I hope that Rushden Lakes won’t turn out to be so harmful. And I freely admit that I’ll probably shop there myself sometimes. The main thrust of panning policy is still to encourage big new retail developments in city centres, and Rushden Lakes won’t change that assumption overnight. But this site, right at the heart of middle England, has shown how one of Britain’s best-intentioned, and supposedly robust, planning policies has an Achilles heel.
If such a vast shopping centre was proposed for the outskirts of Oxford, Cambridge or Stratford-upon-Avon there would, of course, be an outcry: these towns are all populated by newspaper columnists, middle-class do-gooders and environmentalists who would howl with protest. Rushden Lakes is within 60 miles of all these places: not very far, but far enough to be out of sight, out of mind.

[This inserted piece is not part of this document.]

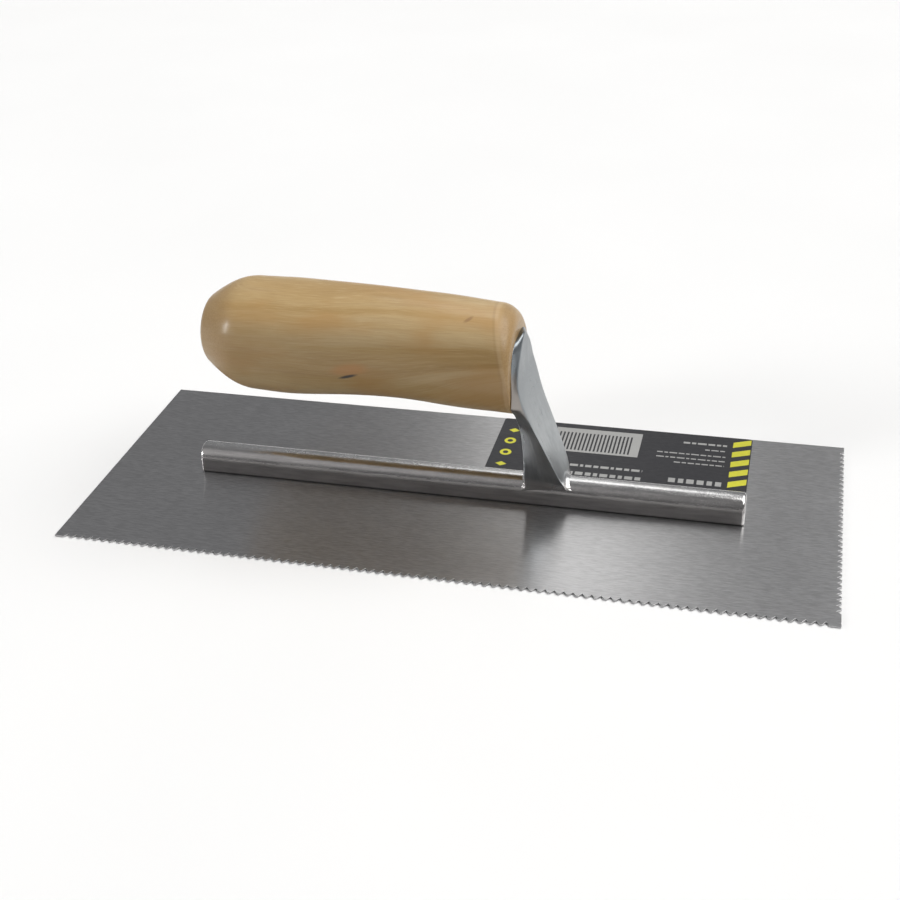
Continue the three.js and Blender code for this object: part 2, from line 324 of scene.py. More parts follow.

Northamptonshire, as this blog has already recorded, is a county that is too often overlooked. The towns that might be blighted – Rushden, Kettering and Wellingborough in particular – are unfashionable places where few newspaper columnists, middle-class do-gooders and environmentalists live. They’re either ignored or the butt of silly-season jokes (Lindsey Lohan’s empty offer to switch on Kettering’s Christmas Lights being just the latest example). The countryside that Rushden Lakes lies in is neither a national park, nor an area of outstanding natural beauty. But that such a huge out-of-town shopping centre can be under construction in 2016 sets a bad precedent for everywhere.